Everything became an indicator of unhappiness and discontent in the
relationship. Everything meant something, and we both were guilty of making
these assumptions. We thrust our fingers at one another and decided to spend a
few days apart.
Over New Years that year, I cheated on BPH. It was the third
(and last) three day love affair I had with this boy who specialized in three
day love affairs. When the Holiday was over BPH came over to talk before I
could even call him. He sat on my Hello Kitty bed while I confessed. We decided
to end the relationship. He didn’t seem hurt, and that should have been my
first clue that he had been sleeping with a girl that had showed up at his door
crying one night while we were together. She was younger than I, and even more
emotionally unstable.
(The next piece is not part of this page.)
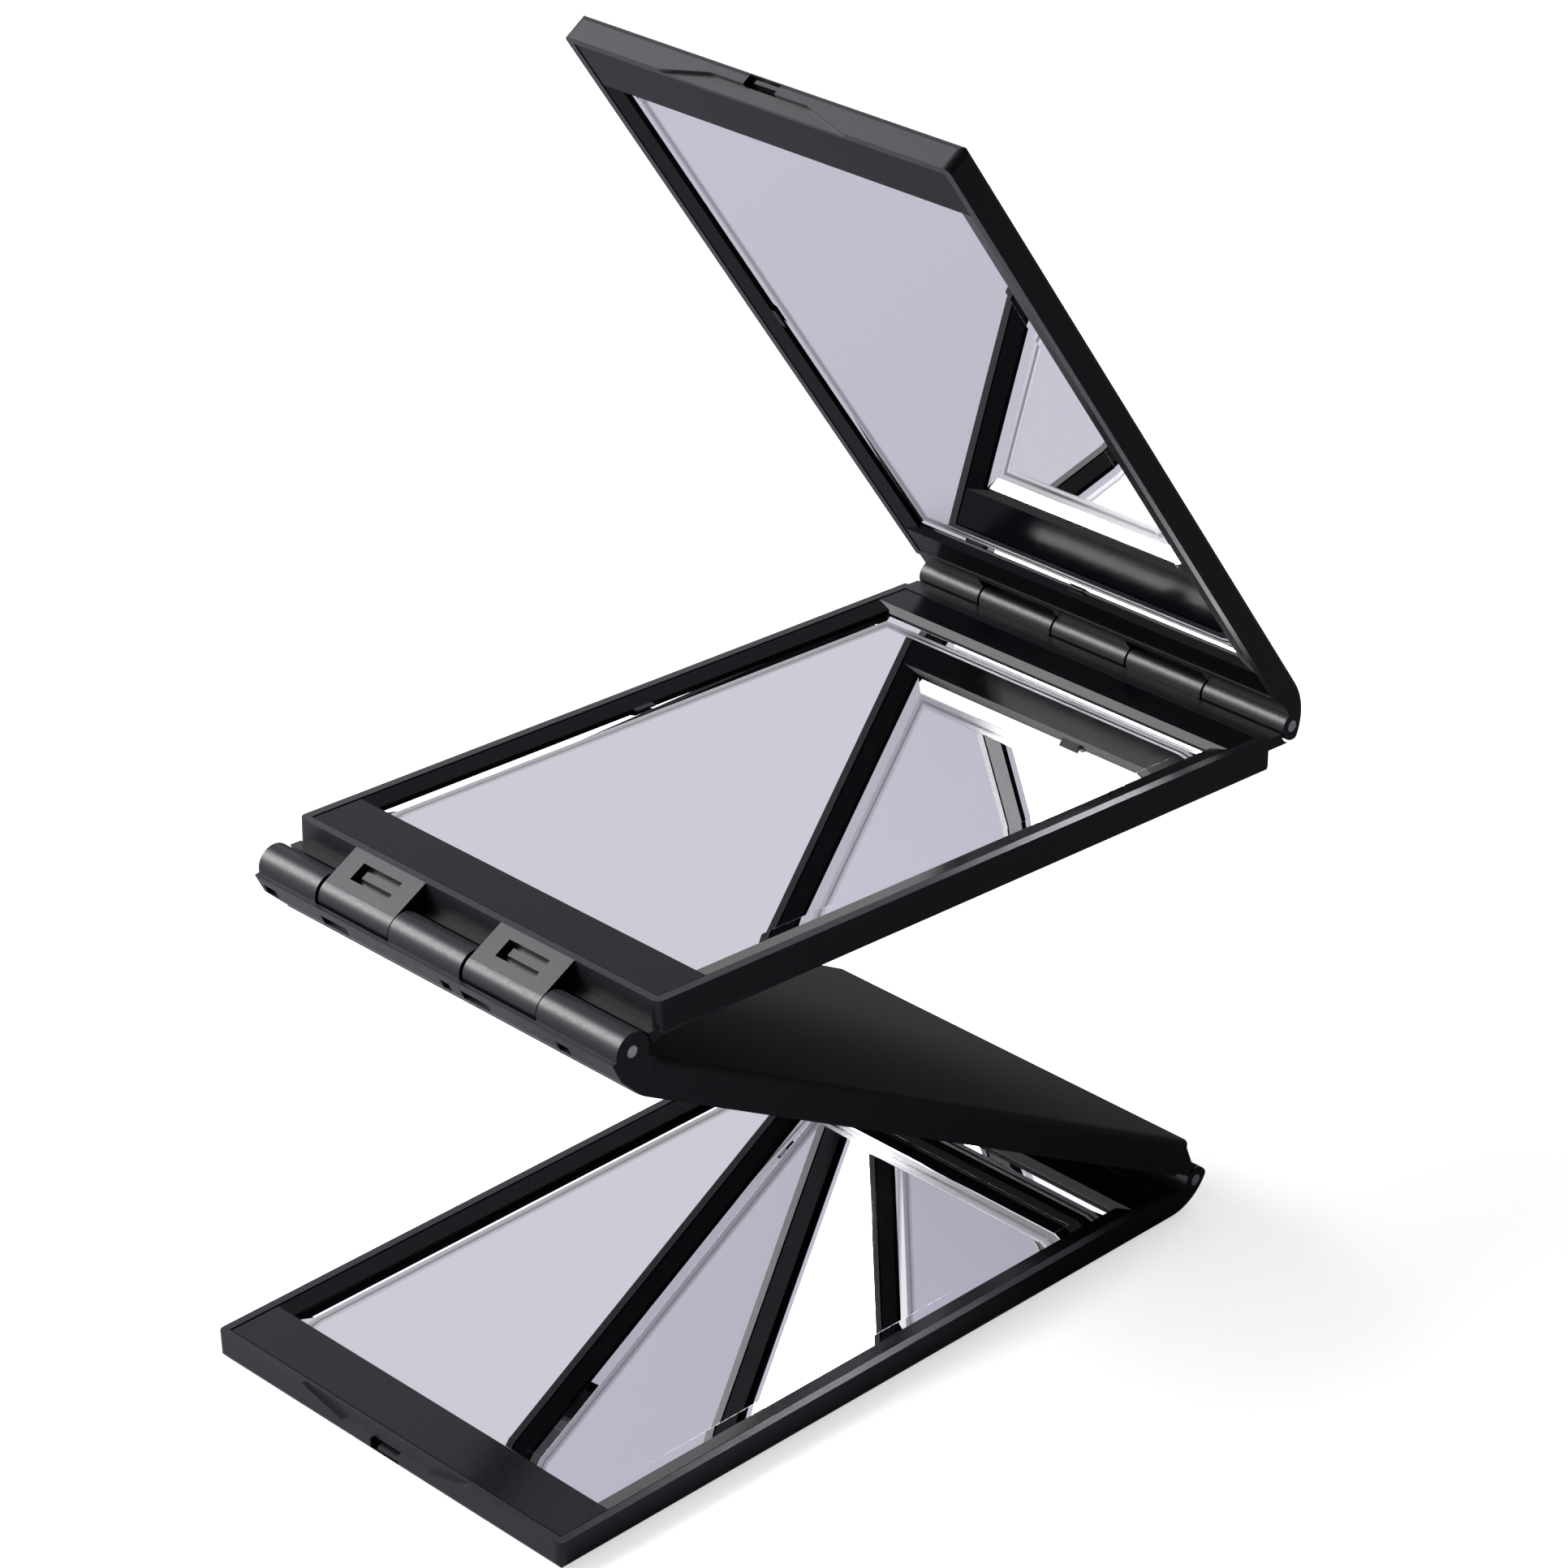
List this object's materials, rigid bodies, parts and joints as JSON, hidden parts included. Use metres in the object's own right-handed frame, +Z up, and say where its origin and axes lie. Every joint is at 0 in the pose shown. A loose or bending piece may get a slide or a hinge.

He told me himself that she was a wreck, so when I found
out that he had been with her, I started to think about what that meant about
him.
Back then, I didn’t think about what it meant about BPH that
he liked me. My perception was that to be liked by an older guy can only say
something about me. I thought that I must be very mature for my age to be on
the same level as this guy, an idea not conceived of my own illusions, but one
he whispered into my ear now and again. The “maturity” card, I’ve come to
understand as the ultimate compliment you could give to a teenage girl, and
somehow older dudes all know it. Tell the pretty girl she’s smart, tell the
smart girl she’s pretty, and tell the party girl she’s mature. Works like a
charm.
Now I know, I figured it out when I got to be the age that BPH
was when we were together, that if a guy that age dated a girl who was still in
high school, he’d be about the biggest loser on the planet. There were a number
of factors that disputed BPH’s loser status: he was employed, had his own
place, and his own wheels. Really, he could have actually gotten a girl his own
age… if that had been what he wanted. The fact that he wanted damaged young
girls like me, and a handful of others I know of, meant something far worse
than loser. It meant predator. This really made me realize that while I had
been the one to pursue him initially, it was he that showed up at my door once
a year until I moved out of my parent’s house. And while I certainly wasn’t a
“victim” in the traditional sense, I was undoubtedly his “prey”.